Professor the Hon. Gareth Evans

Former Foreign Minister of Australia

 

As Gareth Evans wrote in his tribute to MS, this was an exceptional man with great reserves of patience, volumes of quiet diplomacy and the enduring ability to never lose his cool, even when all around him were spitting fire and brimstone.

 

I first met Mohamed in the mid-1960s when he was deputy secretary general of the Organisation of African Unity based in Addis Ababa. We met and discussed various political issues every day I was in Addis Ababa. I was also his sounding board for many of the political fires that were burning in Africa. While I considered him a sort of a friend (in the slightest way possible), or a political contact, or anything else, he never crossed the line. He came close to though on several occasions when he tried to twist my arm and tried to lasso me for a job at the OAU HQ. More often than not the OAU was a raging hotbed of African issues. Secretary-General Diallo Telli was a firebrand of a politician, and he relied on MS to regularly pull him out of raging political fires that were commonplace at the OAU.

 

Perhaps his greatest weapon was his enduring smile. It did not matter how hot it was, and even if discussions or not had reached moments from an explosion, MS always kept his cool. He stood his ground, sometimes stubbornly so, at least that is what the rest of us thought about his entrenched stand on a given issue. As usual, when the poetic sun shone an hour or two late and MS had his way, it became clear to all of us mere humans.

ROBIN WRIGHT

In the LA Times

Soft-spoken but stubborn, skilled at both gentle persuasion and diplomatic pressure, Sahnoun has been asked by both the United Nations and the Organization of African Unity (OAU) to oversee peace talks between Zaire’s government and the rebel faction led by Laurent Kabila, due to begin in South Africa this week. “We’ve made some progress in getting the two sides to meet for the first time in Lome [Togo] last month. They shook hands and agreed to talk,” he says. “Now the hard work begins.”

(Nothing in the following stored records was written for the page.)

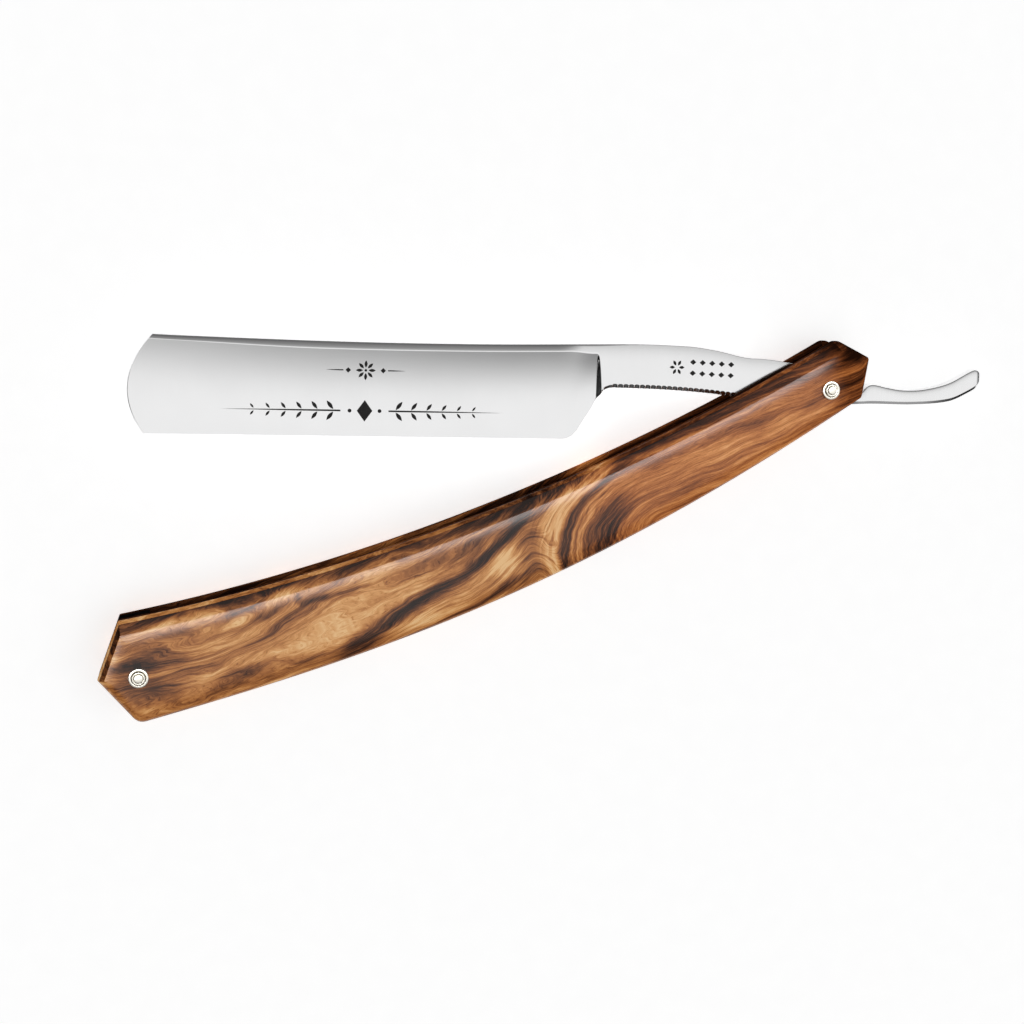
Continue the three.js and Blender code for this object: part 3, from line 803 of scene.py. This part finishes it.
def outline_ring(insets):
    """The scale's outline moved inwards, with rounded corners, and where each side starts."""
    sides = len(OUTLINE_SIDES)
    shifted = [shift_side(s, insets[i]) for i, s in enumerate(OUTLINE_SIDES)]
    corners, hits = [], []
    for i in range(sides):
        j = (i + 1) % sides
        near = OUTLINE_SIDES[j][0]
        curved, straight = (i, j) if i in LONG_SIDES else (j, i)
        point = crossing(shifted[curved], shifted[straight], near)
        ends = []
        for k in (i, j):
            direction = np.gradient(shifted[k], axis=0)
            passed = np.nonzero(((shifted[k] - point) * direction).sum(1) <= 0)[0]
            ends.append(passed[-1] if len(passed) else 0)
        corners.append(point)
        hits.append(ends)
    stretches = []
    for i in range(sides):
        before = (i - 1) % sides
        middle = shifted[i][hits[before][1] + 1:hits[i][0] + 1]
        path = np.concatenate([[corners[before]], middle, [corners[i]]])
        length = path_steps(path)[-1]
        distances = side_samples(length, CORNER_ROUNDING[before], CORNER_ROUNDING[i],
                                 SIDE_COUNTS[i])
        stretches.append(along_path(path, distances))
    ring, starts = [], []
    for i in range(sides):
        starts.append(len(ring))
        ring.extend(stretches[i])
        last = stretches[(i + 1) % sides][0]
        ring.extend(round_corner(stretches[i][-1], corners[i], last, CORNER_STEPS))
    return np.array(ring), starts


def section_levels():
    """Every level of a scale's section, with its corners rounded, as (inset, end inset, rise)."""
    corners = [np.array(s[:3]) for s in SCALE_SECTION]
    crown = [corners[-1] + (CROWN_WIDTH * s, CROWN_END_WIDTH * s, CROWN_RISE * (2 * s - s * s))
             for s in np.linspace(0, 1, 15)[1:]]
    levels = [corners[0]]
    for i in range(1, len(SCALE_SECTION)):
        here, radius = corners[i], SCALE_SECTION[i][3]
        back = corners[i - 1] - here
        on = (corners + crown)[i + 1] - here
        back = back / np.linalg.norm(back) * radius
        on = on / np.linalg.norm(on) * radius
        levels += [here + back * 2, here + back * 1.4]
        levels += round_corner(here + back, here, here + on, (0, 0.25, 0.5, 0.75, 1))
        levels += [here + on * 1.4, here + on * 2]
    return np.array(levels + crown)


def end_facet_mark(inset):
    """What the "inset" attribute says on the wedge end, at the level with that side inset."""
    # On the wedge end the outer facet is marked for painted light and the inner one for painted
    # shade
    if inset < 0.5:
        return PAINTED_LIGHT_END_FACET
    return PAINTED_SHADE_END_FACET if inset < 2.25 else NO_FACET


def scale_cap(belly, count):
    """Faces that close a level of a scale: quads from its back to its belly, and both ends."""
    last = SIDE_COUNTS[0] + 2 * len(CORNER_GUARDS) - 1
    cap = [[k, k + 1, belly + last - 1 - k, belly + last - k] for k in range(last)]
    cap.append(list(range(last, belly + 1)))
    cap.append(list(range(belly + last, count)) + [0])
    return cap


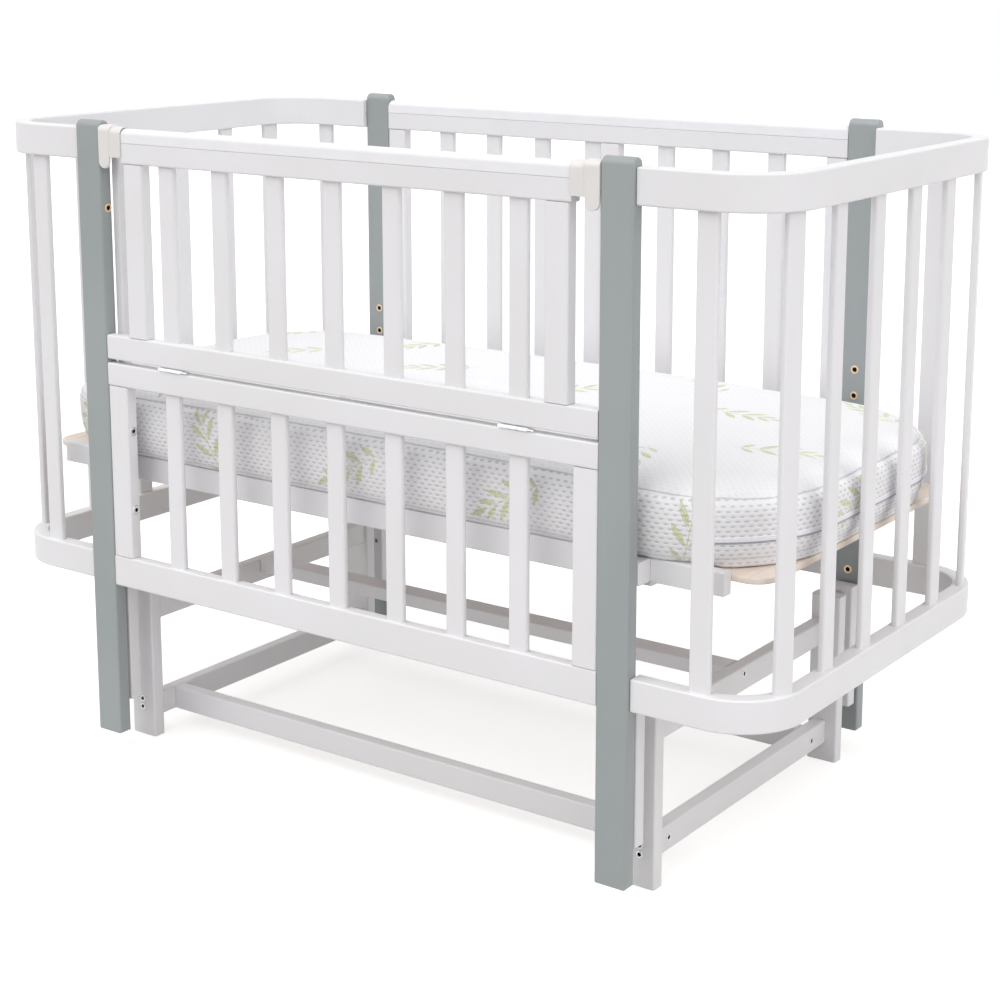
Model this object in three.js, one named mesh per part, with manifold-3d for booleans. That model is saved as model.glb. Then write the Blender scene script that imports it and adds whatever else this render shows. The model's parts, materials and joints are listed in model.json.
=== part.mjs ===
// Convertible crib: four posts carry curved slatted ends, a fixed rear side and a front side whose
// upper half folds down. The crib hangs on four links from a floor stand and swings along its length.
// Lengths are in millimetres. X runs along the crib, +Y to the rear side and +Z up.
// The origin is on the floor, under the middle of the crib.
import * as THREE from 'three';
import { mergeVertices } from 'three/addons/utils/BufferGeometryUtils.js';
import Module from 'manifold-3d';

const wasm = await Module();
wasm.setup();

// Overall
const overallDepth = 640;
const overallHeight = 897;
const footGap = 26; // floor to the feet of the hanging posts
const seat = 0.3; // left between pieces that are fixed together
const cutOverrun = 2; // holes start this far outside the timber

// Timber edges
const edgeRound = 2.5;
const slatRound = 3;
const roundSteps = 1;
const rimSteps = 2;
const holeSides = 12;

// Posts
const postWidth = 44;
const postThick = 20;
const postSpan = 890; // over the outer faces of a left and a right post
const postTopRound = 9.5;
const postTopSteps = 5;
const insertBore = 5;
const insertDepth = 13;
const lowInsertHeight = 263;
const deckInsertHeight = 408;
const midInsertHeight = 514;
const highInsertHeight = 551;
const sideInsertBore = 3;
const sideInsertDrop = 119; // below the posts' tops

// Fixed front side
const panelThick = 18;
const panelFoot = 247;
const lowRailHeight = 44;
const sidePanelHeight = 319;
const sideTopRailHeight = 32;
const stopWidth = 13.5;
const stopDepth = 14;
const stopClearance = 1.5; // behind the gate
const stopTopDrop = 39; // below the posts' tops
const stopLap = 0.5; // into the rail's back
const sideStileWidth = 35;
const slatWidth = 27;
const slatThick = 9;
const frontSlatCount = 7;

// Folding gate above it
const hingeGap = 5;
const gateTopDrop = 9; // below the posts' tops
const gateLowRailHeight = 34;
const gateTopRailHeight = 47;
const gateStileWidth = 33.5;
const gateStileSetback = 43; // from the post to the stile
const gateRailSetback = 39.5; // from the post to the end of the top rail
const gateSideGap = 1;
const capSkirt = 19;
const capWall = 1.5;
const capRound = 8;
const capSteps = 3;

// Gate hinges
const hingeLength = 42;
const hingeInset = 120; // from a post to the middle of a hinge
const hingeReach = 0.5; // pin in front of the panels
const knuckleGap = 0.5;
const pinRadius = 1;
const pinClearance = 0.35;
const pinTail = 9;
const leafThick = 1.2;
const leafDepth = 14;
const leafStandOff = 0.3; // from the other leaf's knuckle to this leaf's plate
const hingeSides = 12;

// Latches at the ends of the gate's top rail
const tabWidth = 21.4;
const tabHeight = 58.5;
const tabRise = 4; // above the gate's top
const tabProud = 1; // past the saddle's front face
const tabBackDraw = 2; // its back nearer the gate than its front
const tabRound = 9;
const tabTopRound = 3;
const tabFootRadius = 9.9;
const saddleLength = 22;
const saddleDepth = 39; // below the gate's top
const saddleWall = 1.7;
const saddlePlay = 0.3;
const latchRim = 1.5;
const latchLap = 3; // saddle's length inside the tab
const tabSteps = 6;
const latchPinRadius = 4;
const latchPinLength = 8.5;
const latchPinDrop = 24; // below the gate's top
const latchPinClearance = 0.6;

// Rear side
const rearTopDrop = 10; // below the posts' tops
const rearTopRailHeight = 45;
const rearStileWidth = 32;
const rearSlatShares = [0.295, 0.54, 0.784]; // of the way from the middle to an end stile
const rearMiddleWidth = 31.5;

// Curved ends
const bowOverhang = 180; // from a post's outer side to the end's outer face
const bowRailThick = 22;
const bowRailInset = 5; // behind the posts' outer faces
const bowCornerRadius = 85;
const bowCornerSteps = 6;
const bowTopDrop = 10.5; // below the posts' tops
const bowTopRailHeight = 43.5;
const bowLowRailFoot = 248.7;
const bowLowRailHeight = 41;
const bowSlatPitchShare = 0.1145; // of the curved rail's length from post to post
const bowSlatCount = 8;

// Floor stand
const legWidth = 44;
const legThick = 20;
const legRise = 12; // above the hanger bolt
const linkToLeg = 21;
const crossRailThick = 19.5;
const upperRailDrop = 34; // below the legs' tops
const upperRailHeight = 34;
const upperCrossInset = 20.5; // from the legs' outer side to the rail's outer face
const upperLongWidth = 34;
const upperLongThick = 20;
const lowerRailFoot = 26;
const lowerRailHeight = 34;
const lowerCrossInset = 16.5;
const lowerLongThick = 20;
const lowerLongInset = 31.5; // from the legs' inner face to the rail's outer face

// Swing links
const linkWidth = 40;
const linkThick = 20;
const linkRise = 16; // above the hanger bolt
const linkDrop = 20; // below the carry bolt
const linkToPost = 5.5;
const hangerHeight = 230;
const pivotDistance = 140;
const boltRadius = 4;
const boltClearance = 0.5;
const boltGrip = 14; // bolt's length inside the timber it is fixed in
const boltHeadRadius = 7.5;
const hangerHeadThick = 4;
const carryHeadThick = 5;
const bushRadius = 9;
const bushClearance = 0.4;
const lockBore = 3.5;
const lockDepth = 12;
const lockDrop = 64; // below the hanger bolt
const lockShift = 8;

// Mattress deck
const deckRailSetback = 28; // from the posts' inner faces to a deck rail
const deckRailThick = 16;
const deckRailHeight = 35;
const deckRailTipGap = 82; // from a rail's end to the crib's outer face
const ledgeThick = 14;
const ledgeHeight = 20;
const ledgeSetback = 12; // from a rail's end to the ledge's end
const tipLength = 98; // of a rail's shallower end
const tipRelief = 6; // how much higher the underside is there
const blockHeight = 28;
const deckSlatThick = 8.5;
const deckSlatWidth = 46;
const deckSlatCount = 11;
const tapeWidth = 30;
const tapeThick = 3;
const tapeSpread = 90; // from the middle of the crib to a tape
const deckSideGap = 1;
const boardOverhang = 45; // past the ends of the deck rails
const boardWidth = 118;
const boardRadius = 30;
const boardSteps = 6;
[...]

After new U.N. Secretary-General Kofi Annan, Sahnoun is one of Africa’s best-known and widely respected diplomats. He served on a host of U.N. political, cultural and environmental commissions and as deputy secretary-general of the OAU and the Arab League. A graduate of both the Sorbonne and New York University, he served as Algeria’s ambassador to the United Nations, United States, Germany and France. In Washington, the parties he hosted at The Elms, Perle Mesta’s former home, were legendary for the array of prominent names who turned up--most unusual for an African diplomatic function. After retiring from the diplomatic service, Sahnoun was also a senior fellow at the U.S. Peace Institute, the congressional think tank in Washington, and then its Canadian equivalent.”

The job wore him down, sometimes the battles were unwinnable. He was fired from the UN but promptly restored to his job when Kofi Anan became Secretary General.

However, for those who were part of his inner circle, he was something of a political prophet. In the few years I had known him, I learnt heaps. MS is one man I remember with a tear in my eye. We lost track of each after Addis Ababa and never connected again.